Recently, it’s been suggested that autoimmune disorders are the result of our bodies overreacting as an adaptation to parasites that produced immunosuppressants. Achieve a high enough parasitic load and you’re effectively immunocompromised and soon dead, unless your immune system started out turned up to 11 and dipped down to a natural level with a heavy dose of immunosuppressants via contemporaneously common parasites. That’s the gist, here’s the wiki link.

https://en.wikipedia.org/wiki/Helminthic_therapy

[–] Mouselemming@sh.itjust.works 5 points 3 weeks ago (2 children)

Soooo... Go get yourself infected with some of the less-deadly parasites and then eat all the bread? Just be sure to avoid brain worms.

[–] Gullible@sh.itjust.works 6 points 3 weeks ago

Not exactly an ideal situation either way, but that’s it. Fundamentally, figuring out a way to regulate overzealous immune systems is the ends. This is one means, based in our evolutionary history, maybe. That’s about as far as we’ve come on this thread

[–] jaennaet@sopuli.xyz 2 points 2 weeks ago

As someone who has an autoimmune disorder, I'd take the parasites any day; it's hard to overstate how much this fucking sucks.

I'd even take the brain worms.

Especially the brain worms.

[–] stephen@lazysoci.al 5 points 3 weeks ago

Thank you for this. I’m going to be checking this out more.
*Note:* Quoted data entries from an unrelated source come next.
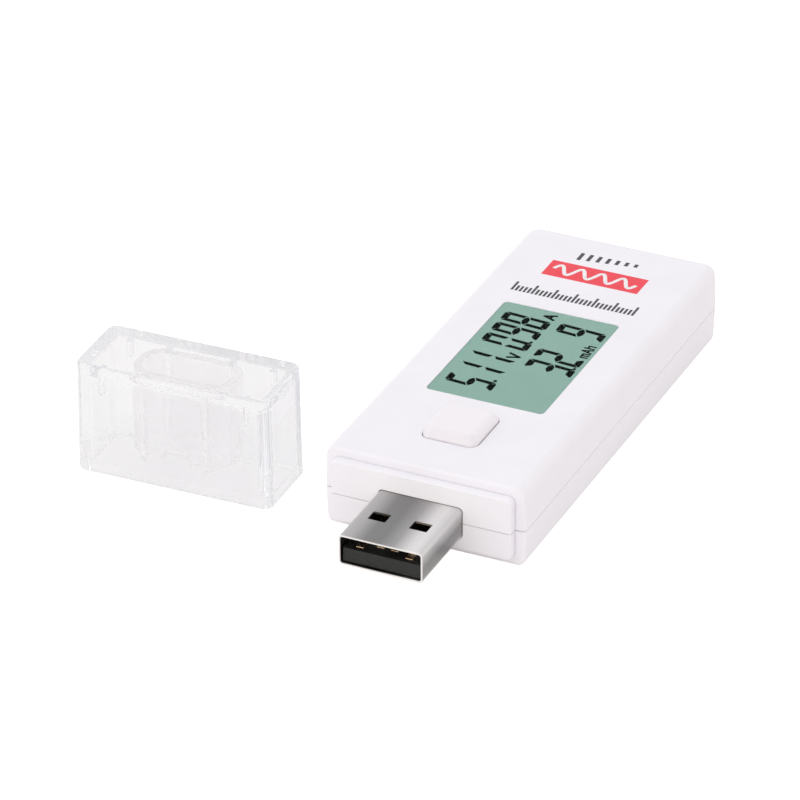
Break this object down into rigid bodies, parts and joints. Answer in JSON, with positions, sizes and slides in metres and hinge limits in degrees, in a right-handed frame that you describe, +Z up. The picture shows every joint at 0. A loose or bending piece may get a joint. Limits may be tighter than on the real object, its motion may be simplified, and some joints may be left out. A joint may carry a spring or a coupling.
{
  "type": "usb power meter",
  "caption": "Pocket in-line USB power meter: white two-shell case with display window and push button, USB-A plug and socket, and a clear plug cap standing beside it.",
  "frame": {"origin": "centre of the underside of the case", "axes": "+Z up from the underside, -Y towards the plug, +Y towards the socket, +X to the right seen from the plug end"},
  "size_m": [0.0655, 0.0808, 0.0165],
  "materials": {
    "white_plastic": "satin white moulded ABS",
    "key_plastic": "satin white moulded ABS, slightly warmer",
    "window_plastic": "polished clear acrylic",
    "clear_plastic": "polished clear polystyrene",
    "display_glass": "grey-green reflective display cell",
    "reflector_film": "pearly film",
    "plated_steel": "nickel-plated steel",
    "dark_insulator": "dark grey moulded insulator",
    "pale_insulator": "pale moulded insulator",
    "gold_contact": "gold-flashed contact strip",
    "green_board": "green solder mask",
    "black_resin": "moulded epoxy",
    "resistor_body": "coated ceramic",
    "capacitor_body": "moulded yellow resin",
    "zebra_rubber": "layered silicone"
  },
  "bodies": {
    "meter_body": {"top_case": "white_plastic", "bottom_case": "white_plastic", "window_lens": "window_plastic", "lcd_panel": "display_glass", "lcd_reflector": "reflector_film", "lcd_frame": "pale_insulator", "zebra_strip": "zebra_rubber", "switch_body": "black_resin", "switch_dome": "plated_steel", "main_board": "green_board", "plug_shell": "plated_steel", "plug_tongue": "dark_insulator", "plug_contact_1": "gold_contact", "plug_contact_2": "gold_contact", "plug_contact_3": "gold_contact", "plug_contact_4": "gold_contact", "socket_shell": "plated_steel", "socket_tongue": "pale_insulator", "socket_contact_1": "gold_contact", "socket_contact_2": "gold_contact", "socket_contact_3": "gold_contact", "socket_contact_4": "gold_contact", "current_shunt": "resistor_body", "amplifier_chip": "black_resin", "controller_chip": "black_resin", "memory_chip": "black_resin", "voltage_regulator": "black_resin", "timing_crystal": "plated_steel", "input_capacitor": "capacitor_body", "output_capacitor": "capacitor_body"},
    "button_body": {"mode_button": "key_plastic", "switch_plunger": "pale_insulator"},
    "cap_body": {"cap": "clear_plastic"}
  },
  "joints": [
    {"name": "button_press", "type": "slide", "parent": "meter_body", "child": "button_body", "axis": [0, 0, -1], "range_m": [0, 0.0003], "stiffness_N_per_m": 60, "springref_m": -0.0002},
    {"name": "cap_lift", "type": "slide", "parent": "meter_body", "child": "cap_body", "axis": [0, 0, 1], "range_m": [0, 0.0136]}
  ]
}
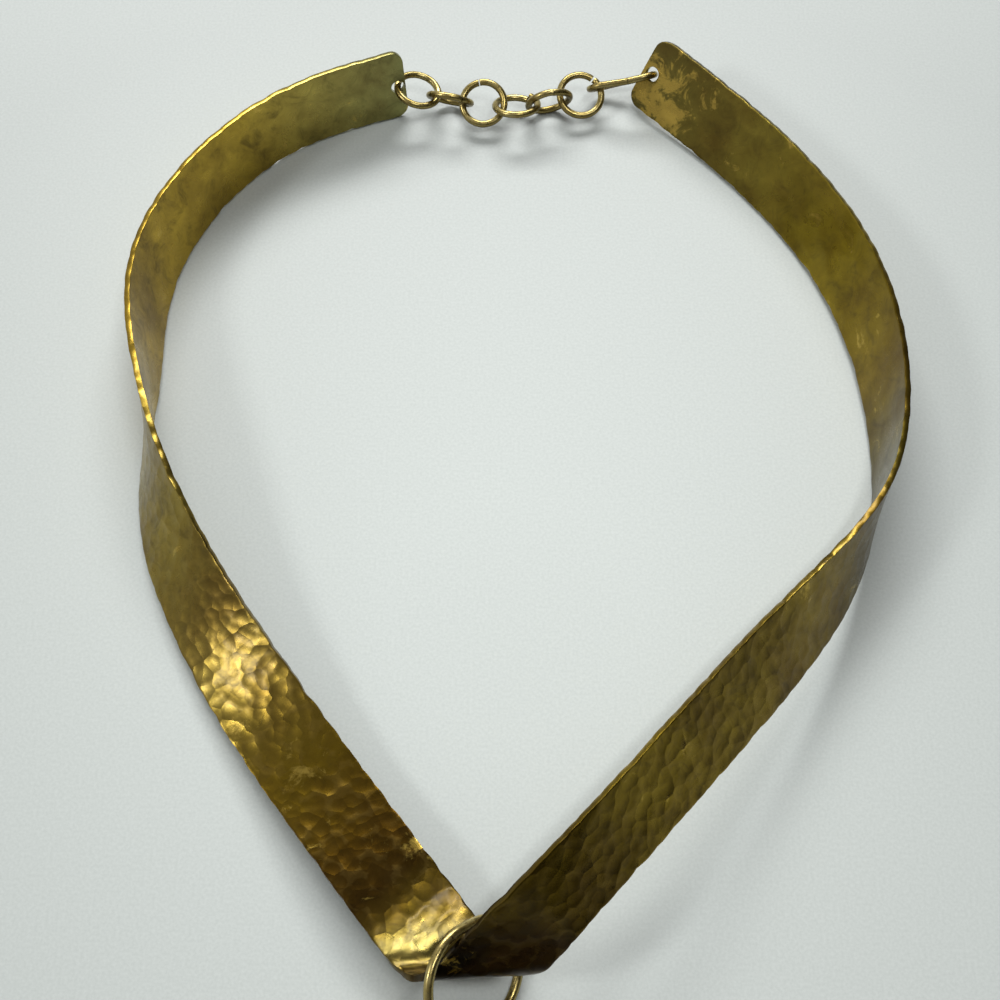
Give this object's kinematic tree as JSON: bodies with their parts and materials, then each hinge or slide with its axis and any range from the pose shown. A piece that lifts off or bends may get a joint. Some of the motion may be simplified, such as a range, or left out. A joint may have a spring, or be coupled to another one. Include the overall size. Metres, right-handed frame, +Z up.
{
  "type": "medallion choker necklace",
  "caption": "Choker of one hammered brass strip folded over at the front and closed behind by a short chain, with a wire ring through the fold carrying a plain round medallion.",
  "frame": {"origin": "on the surface that the choker lies on, under the middle of its bounding box", "axes": "+Z up from the surface, -Y towards the front fold and the medallion, +X towards the end of the strip that the long link is hooked into"},
  "size_m": [0.1234, 0.2092, 0.0219],
  "materials": {
    "hammered_brass": "planished, dark olive-brown patina, worn bright on the edges",
    "wire_brass": "drawn wire, pale gold with darkened undersides",
    "medallion_brass": "planished, olive-brown patina"
  },
  "bodies": {
    "root": {"neckband": "hammered_brass", "chain_ring_1": "wire_brass", "chain_ring_2": "wire_brass", "chain_ring_3": "wire_brass", "chain_ring_4": "wire_brass", "chain_ring_5": "wire_brass", "chain_ring_6": "wire_brass", "hook_link": "wire_brass", "pendant_ring": "wire_brass", "medallion": "medallion_brass"}
  },
  "joints": []
}
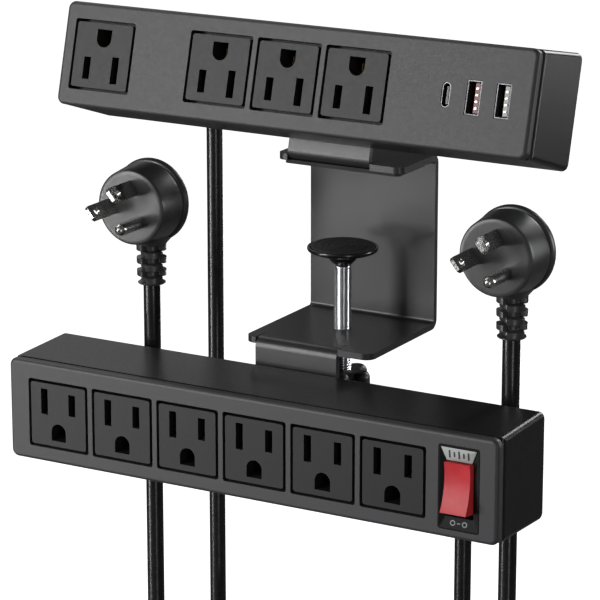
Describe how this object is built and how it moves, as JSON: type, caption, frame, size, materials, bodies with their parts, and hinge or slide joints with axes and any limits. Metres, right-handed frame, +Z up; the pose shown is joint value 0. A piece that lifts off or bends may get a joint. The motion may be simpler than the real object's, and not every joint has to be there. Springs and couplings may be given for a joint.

Although one of the other responses to you is suggesting benefit from infecting themselves with less harmful parasites - that’s a thing.

I mentioned to another response having listened to an episode of Radiolab (and forgot) that covers this very thing.

https://radiolab.org/podcast/91691-sculptors-of-monumental-narrative

[–] otter@lemmy.ca 4 points 3 weeks ago* (last edited 3 weeks ago) (1 children)

Adding on to the other comment, it's one of the theories for why allergies exist

Each of our antibodies seem to have a specific job, and that allows them to call for the correct response for the type of threat they are dealing with (ex. Fighting one large thing vs many small things, where in the body is it happening, what kind of cells are involved, etc)

Of those, IgE is the one that's tied to allergies. Turns out it's also involved in the response against parasitic worms. Parisitic worm infections aren't as common in many parts of the modern world, while allergies are. So maybe we can treat allergies by studying worm infections

The classes differ in their biological properties, functional locations and ability to deal with different antigens, as depicted in the table.[19] For example, IgE antibodies are responsible for an allergic response consisting of histamine release from mast cells, often a sole contributor to asthma (though other pathways exist as do symptoms very similar to yet not technically asthma). The variable region of these antibodies bind to allergic antigen, for example house dust mite particles, while its Fc region (in the ε heavy chains) binds to Fc receptor ε on a mast cell, triggering its degranulation: the release of molecules stored in its granules.[46]

https://en.wikipedia.org/wiki/Antibody

https://en.wikipedia.org/wiki/Immunoglobulin_E

[–] stephen@lazysoci.al 2 points 3 weeks ago

Thank you for sharing this. I had actually listened to an episode of Radiolab that has covered this and, I suppose, forgotten about it.

https://radiolab.org/podcast/91691-sculptors-of-monumental-narrative

I have an autoimmune disease, so now I’m back to doing more reading on the research referenced in the Wikipedia article.